Partial Root Table: The context may include some or all columns from the root table. In this case, the model will complete the remaining columns of the root table and generate the associated event sequence. These context columns must be declared in the EventPreproc. As an example, to generate time series only for male patients, use as context column the gender column from the patient table, and provide as context a constant column with the value "male".
Partial Time Series: The context may include the full root table and partial sequences of events in one or more event tables. In this case, the model will continue generating events from where the sequences left off.

Stopping criteria

By default, the model learns when to stop generating an event sequence based on the training data. If a final event is generated, the sequence terminates automatically.

You can override this behavior with the following optional parameters of EventModel.generate():

max_n_events: The maximum number of events in the final sequence (including those in the context, if provided).
forbidden_events: A collection of event tables that should not be generated. This includes both final and non-final events. For example, consider two final tables, discharge and ongoing, with the latter containing the final events for the patients with ongoing treatments at the time of the data collection. If you only want to generate discharges, simply add ongoing to this list.
force_final (bool): If True, forces the sequence to end with a final event—unless max_n_events is reached first. This is useful when some sequences in the original data do not end in a final event, while the user needs to generate complete sequences.
force_event (bool): If True, the model continues generating non-final events until the max_n_events limit is reached.

Warning

A positive value for max_n_events is required when force_event is set to True.

Warning

force_final and force_event cannot both be set to True.

Additional parameters

There are two additional optional parameters, analogous to those in TabularModel.generate():

batch_size: The number of samples generated in parallel. Defaults to 0, which means all samples are generated in one batch.
temp: A strictly positive number (default 1) controlling the randomness of generation. Higher values increase variability, while lower values make the generation more deterministic.

from aindo.rdml.relational import RelationalData
from aindo.rdml.synth.event import EventModel

data = RelationalData(data=..., schema=...)
model = EventModel.build(preproc=..., size=...)

# Train the model
...

# Generate synthetic events from scratch
data_synth = model.generate(
    n_samples=200,
    batch_size=512,
)

# Continue the time series in the test set,
# until a final event is reached, or the series reaches 200 events
data_synth_continue = model.generate(
    ctx=data,
    force_final=True,
    max_n_events=200,
    batch_size=512,
)

Example: "what-if" scenarios

One powerful use case is the generation of "what-if" scenarios.

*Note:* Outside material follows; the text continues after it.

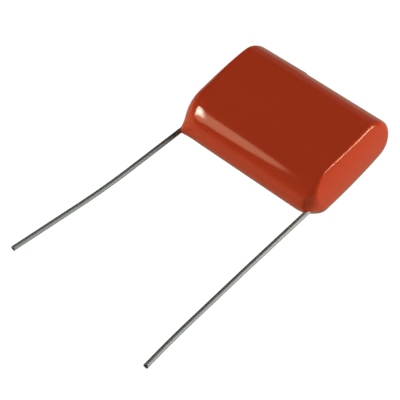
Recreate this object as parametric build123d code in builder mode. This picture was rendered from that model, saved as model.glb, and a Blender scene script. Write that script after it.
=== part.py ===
from build123d import *
import os

# Dipped metallised polyester film capacitor, lying on one of its two flat sides.
# +Z is up, +X runs from the left lead to the right one and both leads point
# towards -Y. The origin is the middle of the lower flat. Lengths are millimetres.

# Dipped body
body_width = 26.0      # along X, over the crowned ends
body_depth = 18.8      # along Y, over the two rounded sides
body_thick = 9.3       # along Z, between the flats
end_crown = 1.0        # how far the middle of an end stands proud of its edges
plan_width = 26.8      # the plan outline is a little larger than the body, so
plan_depth = 19.0      # that nothing but its rounded corners trims the body
lead_corner = 3.8      # radius of the two plan corners on the lead side
far_corner = 3.0       # radius of the other two plan corners
edge_round = 0.5       # small round that the coat leaves on its edges
coat_wall = 0.9        # coat over the flats and the rounded sides

# Wound element
wrap_wall = 0.2        # plain film wound on last, as insulation
slit_gap = 0.3         # what is left of the mandrel's hole after pressing
spray_thick = 0.5      # metal sprayed on each end of the winding
spray_bevel = 0.2      # worn outer rim of the sprayed metal

# Leads
lead_dia = 0.7
lead_pitch = 23.4      # between the two axes where they leave the coat
lead_height = 4.05     # axis above the lower flat
lead_bed = 0.1         # how deep the wire is pressed into the sprayed metal
lead_inner_y = 3.0     # inner end of a lead, on the sprayed metal
lead_turn_y = -7.8     # where it turns into its outer run, inside the coat

# The outer runs keep the slight bends of handled wire: (x, y) of each turn
# and of the cut tip, and the bend radius at each turn, the hidden one first.
left_run = [(-13.45, -25.0), (-16.05, -40.3)]
left_bends = [25, 110]
right_run = [(11.2, -23.0), (10.87, -37.2), (10.97, -41.9)]
right_bends = [60, 200, 40]

# Solder joint of each lead
joint_y = 0.6          # its middle
joint_length = 6.4
joint_width = 2.0
joint_height = 0.85
joint_slope = 30       # degrees that its sides lean in

# Collar of coat that climbs each lead at its exit
collar_root_radius = 1.1    # where it starts, at the turn inside the body
collar_skin = 1.1           # from there to about the body's skin
collar_skin_radius = 0.62
collar_length = 1.9         # from the turn to where it thins out on the wire
collar_end_radius = 0.43

mid_height = body_thick / 2
spray_face_x = (lead_pitch - lead_dia) / 2 + lead_bed
winding_half = spray_face_x - spray_thick
roll_depth = body_depth - 2 * coat_wall
roll_thick = body_thick - 2 * coat_wall
film_depth = roll_depth - 2 * wrap_wall
film_thick = roll_thick - 2 * wrap_wall


def section_plane(x):
    # Plane across the body, its own x axis along +Y and its y axis along +Z
    return Plane(origin=(x, 0, mid_height), x_dir=(0, 1, 0), z_dir=(1, 0, 0))


def oval(x, depth, thick):
    # Outline of a pressed roll: two flats joined by half rounds
    with BuildSketch(section_plane(x)) as outline:
        SlotOverall(depth, thick)
    return outline.sketch


# Metallised film, wound and pressed flat, with the closed-up slit at its core
with BuildPart() as film_winding:
    extrude(oval(0, film_depth, film_thick), amount=winding_half, both=True)
    slit = oval(0, film_depth - film_thick, slit_gap)
    extrude(slit, amount=winding_half, both=True, mode=Mode.SUBTRACT)

# Plain film round the outside of the winding
with BuildPart() as outer_wrap:
    extrude(oval(0, roll_depth, roll_thick), amount=winding_half, both=True)
    film = oval(0, film_depth, film_thick)
    extrude(film, amount=winding_half, both=True, mode=Mode.SUBTRACT)


def make_end_spray(side, lead):
    # Sprayed metal that joins the edges of all the turns at one end
    with BuildPart() as spray:
        extrude(oval(side * winding_half, roll_depth, roll_thick), amount=side * spray_thick)
        outer_face = spray.faces().sort_by(Axis((0, 0, 0), (side, 0, 0)))[-1]
        chamfer(outer_face.edges(), spray_bevel)
        add(lead, mode=Mode.SUBTRACT)
    return spray.part


def make_lead(side, run, bends):
    # Tinned wire: straight on the sprayed metal, then out of the coat
    inner_x = side * lead_pitch / 2
    route = [(inner_x, lead_inner_y), (inner_x, lead_turn_y)] + run
    with BuildPart() as lead:
        with BuildLine(Plane.XY.offset(lead_height)) as path:
            FilletPolyline(*route, radius=bends)
        with BuildSketch(Plane(origin=path.line @ 0, z_dir=path.line % 0)):
            Circle(lead_dia / 2)
        sweep()
    return lead.part


def make_joint(side, lead):
    # Long mound of solder over the wire, standing on the sprayed metal
    foot = (side * spray_face_x, joint_y, lead_height)
    with BuildPart() as joint:
        with BuildSketch(Plane(origin=foot, x_dir=(0, 1, 0), z_dir=(side, 0, 0))):
            SlotOverall(joint_length, joint_width)
        extrude(amount=joint_height, taper=joint_slope)
        add(lead, mode=Mode.SUBTRACT)
    return joint.part


def make_collar(run, side):
    # Meniscus of coat round a lead, concave like any liquid that climbs a wire
    turn = Vector(side * lead_pitch / 2, lead_turn_y)
    outward = (Vector(*run[0]) - turn).normalized()
    root = Plane(origin=(turn.X, turn.Y, lead_height), x_dir=(0, 0, 1), z_dir=(*outward,))
    with BuildPart() as collar:
        with BuildSketch(Plane(origin=root.origin, x_dir=root.x_dir, z_dir=root.y_dir * -1)):
            with BuildLine():
                wall = ThreePointArc(
                    (collar_root_radius, 0),
                    (collar_skin_radius, collar_skin),
                    (collar_end_radius, collar_length),
                )
                Polyline(wall @ 1, (0, collar_length), (0, 0), wall @ 0)
            make_face()
        revolve(axis=Axis(root.origin, outward))
    return collar.part


lead_left = make_lead(-1, left_run, left_bends)
lead_right = make_lead(1, right_run, right_bends)
end_spray_left = make_end_spray(-1, lead_left)
end_spray_right = make_end_spray(1, lead_right)
solder_joint_left = make_joint(-1, lead_left)
solder_joint_right = make_joint(1, lead_right)

# Epoxy coat. Its outer form is what three outlines share: the oval seen from an
# end, the rounded plan seen from above and the crowned ends seen from the side.
with BuildPart() as epoxy_coat:
    extrude(oval(0, body_depth, body_thick), amount=plan_width / 2, both=True)
    with BuildSketch() as plan:
        Rectangle(plan_width, plan_depth)
        fillet(plan.vertices().group_by(Axis.Y)[0], lead_corner)
        fillet(plan.vertices().group_by(Axis.Y)[-1], far_corner)
    extrude(amount=body_thick, mode=Mode.INTERSECT)
    with BuildSketch(Plane.XZ.offset(-body_depth / 2)):
        edge_x = body_width / 2 - end_crown
        with BuildLine():
            Line((-edge_x, body_thick), (edge_x, body_thick))
            ThreePointArc((edge_x, body_thick), (body_width / 2, mid_height), (edge_x, 0))
            Line((edge_x, 0), (-edge_x, 0))
            ThreePointArc((-edge_x, 0), (-body_width / 2, mid_height), (-edge_x, body_thick))
        make_face()
    extrude(amount=body_depth, mode=Mode.INTERSECT)
    rims = epoxy_coat.edges().filter_by(lambda edge: abs(edge.center().X) > winding_half - 1)
    fillet(rims, edge_round)
    add(make_collar(left_run, -1))
    add(make_collar(right_run, 1))
    # Room for what the coat was dipped over
    room = oval(0, roll_depth, roll_thick)
    extrude(room, amount=spray_face_x, both=True, mode=Mode.SUBTRACT)
    for inner in (solder_joint_left, solder_joint_right, lead_left, lead_right):
        add(inner, mode=Mode.SUBTRACT)

nodes = {
    "epoxy_coat": epoxy_coat.part,
    "film_winding": film_winding.part,
    "outer_wrap": outer_wrap.part,
    "end_spray_left": end_spray_left,
    "end_spray_right": end_spray_right,
    "solder_joint_left": solder_joint_left,
    "solder_joint_right": solder_joint_right,
    "lead_left": lead_left,
    "lead_right": lead_right,
}
os.makedirs("parts", exist_ok=True)
for name, solid in nodes.items():
    solid.label = name
    export_step(solid, f"parts/{name}.step")
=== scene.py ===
import bmesh
import bpy
import math
import numpy as np
from mathutils import Matrix, Vector


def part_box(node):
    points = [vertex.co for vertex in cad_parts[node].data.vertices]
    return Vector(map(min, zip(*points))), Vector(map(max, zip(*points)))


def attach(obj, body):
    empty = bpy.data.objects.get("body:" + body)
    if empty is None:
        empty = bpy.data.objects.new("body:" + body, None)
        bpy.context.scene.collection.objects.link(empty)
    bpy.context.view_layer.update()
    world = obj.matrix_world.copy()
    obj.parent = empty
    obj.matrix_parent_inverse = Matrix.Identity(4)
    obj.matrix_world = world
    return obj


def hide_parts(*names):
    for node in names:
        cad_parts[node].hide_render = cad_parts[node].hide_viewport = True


# Dipped film capacitor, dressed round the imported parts. Metres throughout: X runs
# from the left wire to the right one, both wires point towards -Y and +Z is up.

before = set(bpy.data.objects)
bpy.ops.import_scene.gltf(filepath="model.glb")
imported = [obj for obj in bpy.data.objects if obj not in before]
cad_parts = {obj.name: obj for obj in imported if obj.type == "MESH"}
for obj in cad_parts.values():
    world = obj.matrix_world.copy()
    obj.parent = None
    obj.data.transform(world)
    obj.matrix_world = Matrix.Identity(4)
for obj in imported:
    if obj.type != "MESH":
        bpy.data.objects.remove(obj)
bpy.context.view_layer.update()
mm = 0.001

bpy.context.scene.view_settings.view_transform = "Standard"
print("frame: holds", len(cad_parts), "solids")


class Signal:
    # one socket of a finish, so that its maths reads as plain arithmetic

    def __init__(self, finish, socket):
        self.finish = finish
        self.socket = socket

    def maths(self, operation, *values):
        return self.finish.node("ShaderNodeMath", {"operation": operation}, dict(enumerate(values)))

    def __add__(self, other):
        return self.maths("ADD", self, other)

    def __mul__(self, other):
        return self.maths("MULTIPLY", self, other)

    __radd__ = __add__
    __rmul__ = __mul__


class Finish:
    # the nodes of a material or of the world, in the making

    def __init__(self, holder):
        self.holder = holder
        self.holder.use_nodes = True
        self.tree = self.holder.node_tree
        self.tree.nodes.clear()

    def node(self, kind, settings, values, output=0):
        # settings first, then the value or the link of each named socket
        made = self.tree.nodes.new(kind)
        for key, value in settings.items():
            setattr(made, key, value)
        for key, value in values.items():
            if isinstance(value, Signal):
                self.tree.links.new(value.socket, made.inputs[key])
            else:
                made.inputs[key].default_value = value
        return Signal(self, made.outputs[output]) if made.outputs else None

    def outlet(self, signal, name):
        # another output of the node that a signal comes from
        return Signal(self, signal.socket.node.outputs[name])

    def place(self, scale=(1, 1, 1), slant=0.0):
        # where on the piece, in metres, stretched and turned about Z as a grain needs
        where = self.node("ShaderNodeTexCoord", {}, {}, output="Object")
        values = {"Vector": where, "Scale": scale, "Rotation": (0, 0, math.radians(slant))}
        return self.node("ShaderNodeMapping", {}, values)

    def grain(self, where, scale, detail=2.0):
        values = {"Vector": where, "Scale": scale, "Detail": detail}
        return self.node("ShaderNodeTexNoise", {}, values)

    def cells(self, where, scale):
        return self.node("ShaderNodeTexVoronoi", {}, {"Vector": where, "Scale": scale})

    def blend(self, factor, first, second):
        # sockets 6 and 7 are the colour pair of a Mix node, output 2 its colour
        values = {0: factor, 6: first, 7: second}
        return self.node("ShaderNodeMix", {"data_type": "RGBA"}, values, output=2)

    def either(self, factor, first, second):
        # sockets 2 and 3 are the number pair of a Mix node
        return self.node("ShaderNodeMix", {}, {0: factor, 2: first, 3: second})

    def layer(self, factor, first, second):
        return self.node("ShaderNodeMixShader", {}, {0: factor, 1: first, 2: second})

    def ramp(self, value, start, stop):
        # 0 up to start, 1 from stop on, and an even slope between
        values = {"Value": value, "From Min": start, "From Max": stop}
        return self.node("ShaderNodeMapRange", {"clamp": True}, values)

    def bump(self, height, distance):
        return self.node("ShaderNodeBump", {}, {"Height": height, "Distance": distance})

    def show(self, shader, kind="ShaderNodeOutputMaterial"):
        self.node(kind, {}, {"Surface": shader})
        return self.holder

    def close(self, values):
        return self.show(self.node("ShaderNodeBsdfPrincipled", {}, values))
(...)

Imagine you have the medical records of a single patient up to a certain point in time, represented as an (incomplete) event series. You may want to explore the likelihood of various future outcomes if the sequence continues, and how such likelihood may change according to the possible next actions taken.

To do this, you can gather N identical copies of the patient’s timeline in a single dataset (with the patient table containing N identical rows) and perform a single generation using the partial sequences as context, and setting the desired options—e.g., with force_final=True if you're specifically interested in the discharge information.

The model will produce N plausible continuations of the patient’s medical history, each representing a different possible future. These can then be analyzed statistically to understand the range and distribution of potential outcomes.

Now, consider a second scenario where the event series is identical except for a single modification to the last event—perhaps a different diagnosis or procedure. This gives you two versions of the patient's timeline, each diverging at one key point.

By running the same multi-sample generation on both versions, you can compare the outcomes and assess the statistical impact of that one differing event on the patient’s future medical history.